There are several different procedures that allow your physician to observe the small bowel. Your doctor will determine which approach is the best for your individual case. Below is a look at the different types as described by the ASGE (American Society of Gastrointestinal Endoscopy),

Enteroscopy includes several types of procedures that allow a physician to look further into the small bowel (which is up to 25 feet long) than other methods mentioned here. A physician may use a longer conventional endoscope, a double-balloon endoscope, or a wireless capsule endoscope. Enteroscopy is primarily used to find the source of intestinal bleeding, but can also be used to find lesions, and determine causes for nutritional malabsorption.

An extended version of the conventional endoscope (called a “push endoscope”) may be employed to study the upper part-about 40 inches-of the small intestine. Another, similar but longer instrument actually makes use of the normal digestive contractions of the small intestine to move the instrument further-up to 150 inches-into the small bowel. This procedure takes more time than the “push” method, and still may not be able to see the entire small intestine.

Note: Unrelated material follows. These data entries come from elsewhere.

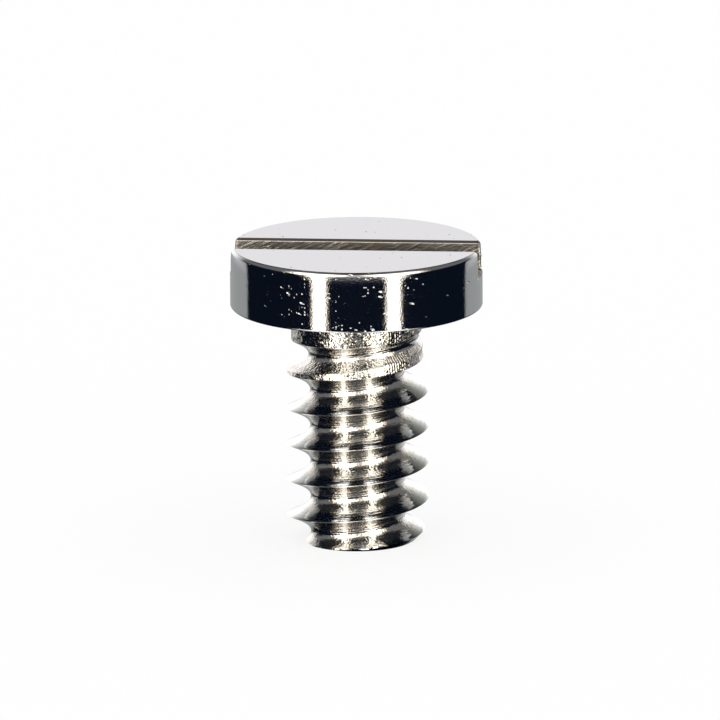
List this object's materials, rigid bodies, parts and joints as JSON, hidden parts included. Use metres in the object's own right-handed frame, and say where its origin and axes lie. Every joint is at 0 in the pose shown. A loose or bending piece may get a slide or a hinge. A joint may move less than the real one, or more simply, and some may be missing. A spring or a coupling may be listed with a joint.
{
  "type": "watch bridge screw",
  "caption": "Slotted cylinder-head screw with a coarse right-hand thread, a short plain neck and a bevelled flat end, for clamping a watch bridge to its plate.",
  "frame": {"origin": "middle of the flat end of the thread", "axes": "+Z along the screw's axis, from the end of the thread to the head; the slot runs nearly along X"},
  "size_m": [0.0018, 0.0018, 0.0021],
  "materials": {
    "nickel_steel": "polished, nickel-plated steel"
  },
  "bodies": {
    "root": {"bridge_screw": "nickel_steel"}
  },
  "joints": []
}
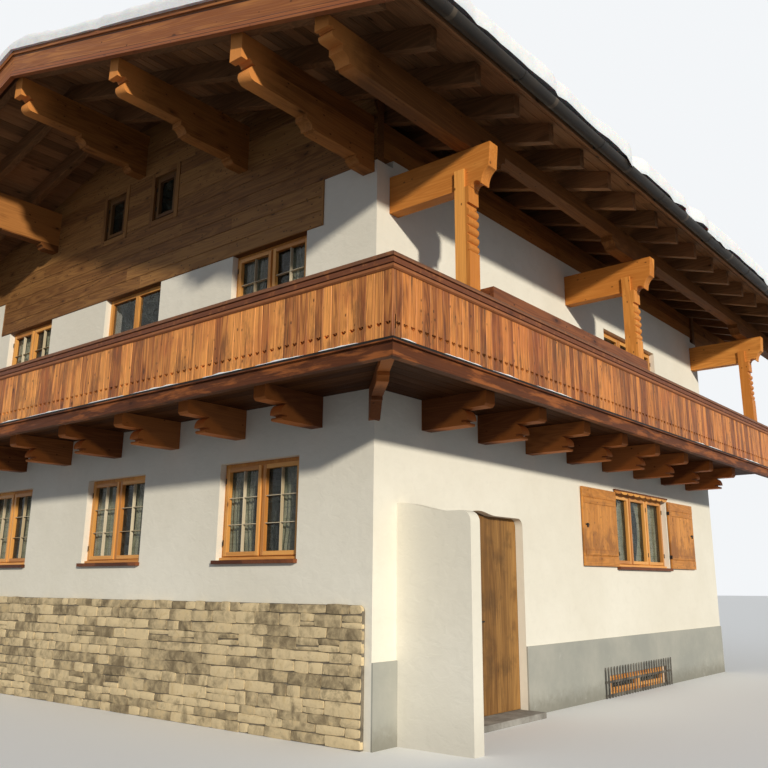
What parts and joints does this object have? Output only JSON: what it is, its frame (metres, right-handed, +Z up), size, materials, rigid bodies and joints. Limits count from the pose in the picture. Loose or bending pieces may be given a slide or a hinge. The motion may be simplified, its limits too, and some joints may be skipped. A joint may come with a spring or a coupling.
{
  "type": "alpine chalet",
  "caption": "Alpine chalet with rendered walls, a boarded timber gable, a carved wraparound balcony and a wide low roof on purlins; the entrance door leaves swing.",
  "frame": {"origin": "middle of the plan on the lowest ground, under the ridge", "axes": "+X out through the long wall with the entrance, +Y along the ridge from the front gable to the rear gable, +Z up"},
  "size_m": [14.016, 14.828, 8.8459],
  "materials": {
    "lime_render": "matt cream lime render on masonry",
    "coursed_stone": "rough coursed natural stone",
    "painted_plinth": "matt grey-green painted render",
    "paving_stone": "worn natural stone",
    "gable_cladding": "sun-browned larch boards",
    "carved_timber": "oiled spruce beams",
    "roof_timber": "dark stained spruce",
    "balcony_timber": "weathered red-brown larch boards",
    "floor_timber": "planed spruce boards",
    "door_boards": "oiled oak boards",
    "joinery_wood": "varnished spruce",
    "roof_tiles": "matt dark clay tiles",
    "gutter_metal": "dark brown coated sheet",
    "wrought_iron": "black painted iron",
    "window_glass": "clear"
  },
  "bodies": {
    "root": {"ground_floor": "paving_stone", "upper_floor": "floor_timber", "attic_floor": "floor_timber", "front_wall": "lime_render", "rear_wall": "lime_render", "left_wall": "lime_render", "right_wall_corner": "lime_render", "right_wall_over_door": "lime_render", "right_wall": "lime_render", "stone_base": "coursed_stone", "plinth": "painted_plinth", "wing_wall": "lime_render", "door_step": "paving_stone", "door_pintles": "wrought_iron", "front_gable": "gable_cladding", "rear_gable": "gable_cladding", "ridge_purlin": "carved_timber", "middle_purlins": "carved_timber", "wall_plates": "carved_timber", "eave_purlins": "carved_timber", "purlin_corbels": "carved_timber", "bracket_beams": "carved_timber", "posts": "carved_timber", "rafters": "roof_timber", "roof_boards": "roof_timber", "roof_cover": "roof_tiles", "barge_boards": "balcony_timber", "eave_boards": "roof_timber", "gutters": "gutter_metal", "balcony_floor": "balcony_timber", "balcony_joists": "balcony_timber", "balcony_fascia": "balcony_timber", "parapet_front": "balcony_timber", "parapet_right": "balcony_timber", "parapet_left": "balcony_timber", "handrail": "balcony_timber", "flower_box": "balcony_timber", "balcony_door": "joinery_wood", "window_frames": "joinery_wood", "window_glass": "window_glass", "window_sills": "balcony_timber", "shutters": "joinery_wood", "cellar_grille": "wrought_iron"},
    "door_near": {"door_leaf_near": "door_boards"},
    "door_far": {"door_leaf_far": "door_boards"}
  },
  "joints": [
    {"name": "door_near_hinge", "type": "hinge", "parent": "root", "child": "door_near", "pos_m": [4.6377, -4.198, 1.2], "axis": [0, 0, 1], "range_deg": [0, 90]},
    {"name": "door_far_hinge", "type": "hinge", "parent": "root", "child": "door_far", "pos_m": [4.6377, -2.102, 1.2], "axis": [0, 0, -1], "range_deg": [0, 90]}
  ]
}
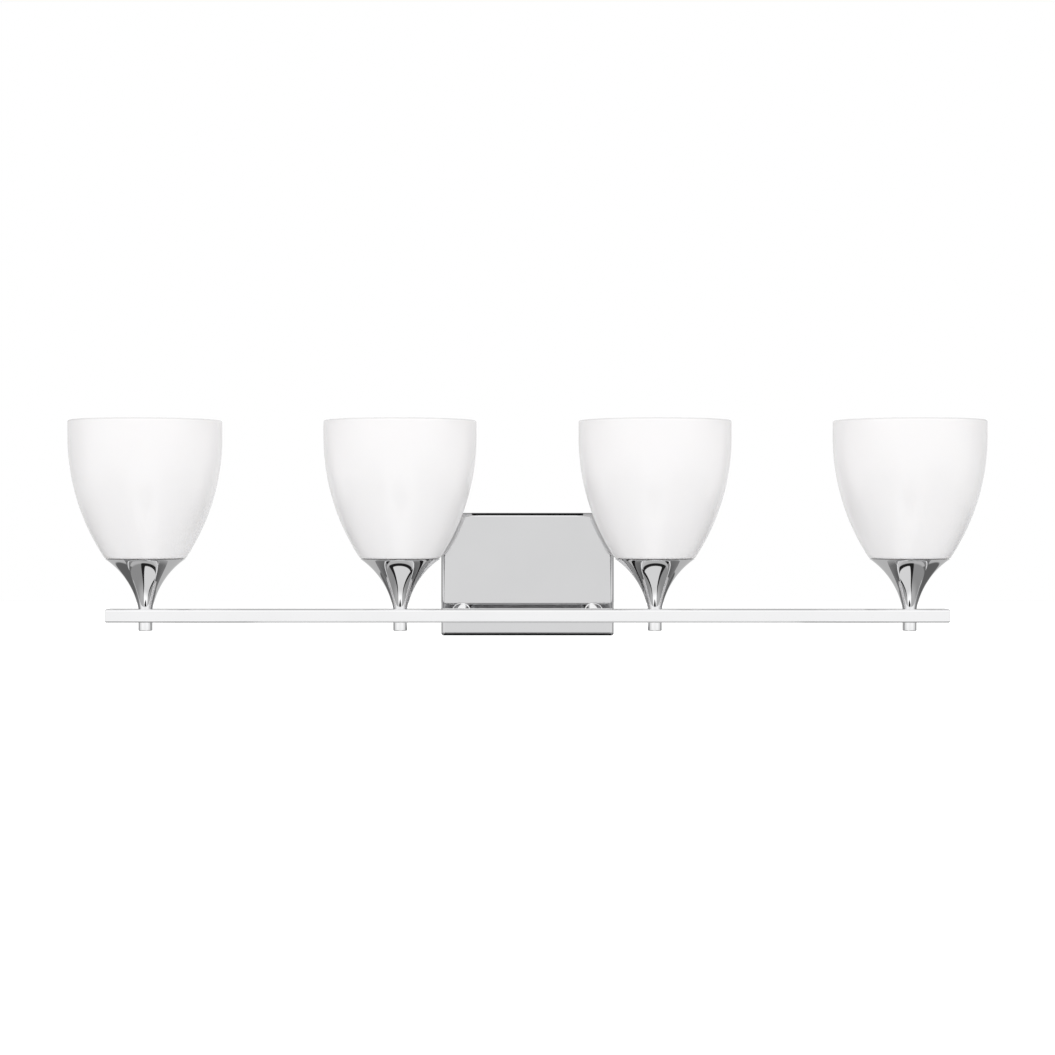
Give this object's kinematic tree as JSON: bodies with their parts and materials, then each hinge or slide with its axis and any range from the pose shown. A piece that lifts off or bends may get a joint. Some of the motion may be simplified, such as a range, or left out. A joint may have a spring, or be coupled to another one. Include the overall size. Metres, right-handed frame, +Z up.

Capsule endoscopy uses a swallowable capsule containing tiny video cameras. The capsule, about the size of a large vitamin pill, contains a light source, batteries, a radio transmitter, and an antenna. The capsule transmits the images to a recording device worn around the patient’s waist. When complete, the recording is downloaded to a computer which displays it on a screen. The capsule is disposable and usually takes eight hours to move through the digestive system, after which it is passed harmlessly in a bowel movement. Capsule endoscopy does not require sedation and is painless. Capsule endoscopy can be used to diagnose hidden GI bleeding, Crohn’s disease, celiac disease, and other malabsorption problems, tumors (benign and malignant), vascular malformations, medication injury, and to a lesser extent, esophageal disease. Currently, capsule endoscopy cannot be used to biopsy or treat any conditions.

Double-balloon enteroscopy uses a basic endoscope for viewing the inside of the entire small bowel, but that endoscope travels inside another tube which is pulled along the inside of the colon by alternately inflating and deflating two small balloons against the inside of the intestinal wall. This allows the scope to travel further, give stable images, perform biopsies, remove polyps, and perform other therapies. This procedure is done under sedation to assure patient comfort. A similar method using a single-balloon device has been recently developed. These procedures can be performed with or without the assistance of an X-ray machine (fluoroscopy).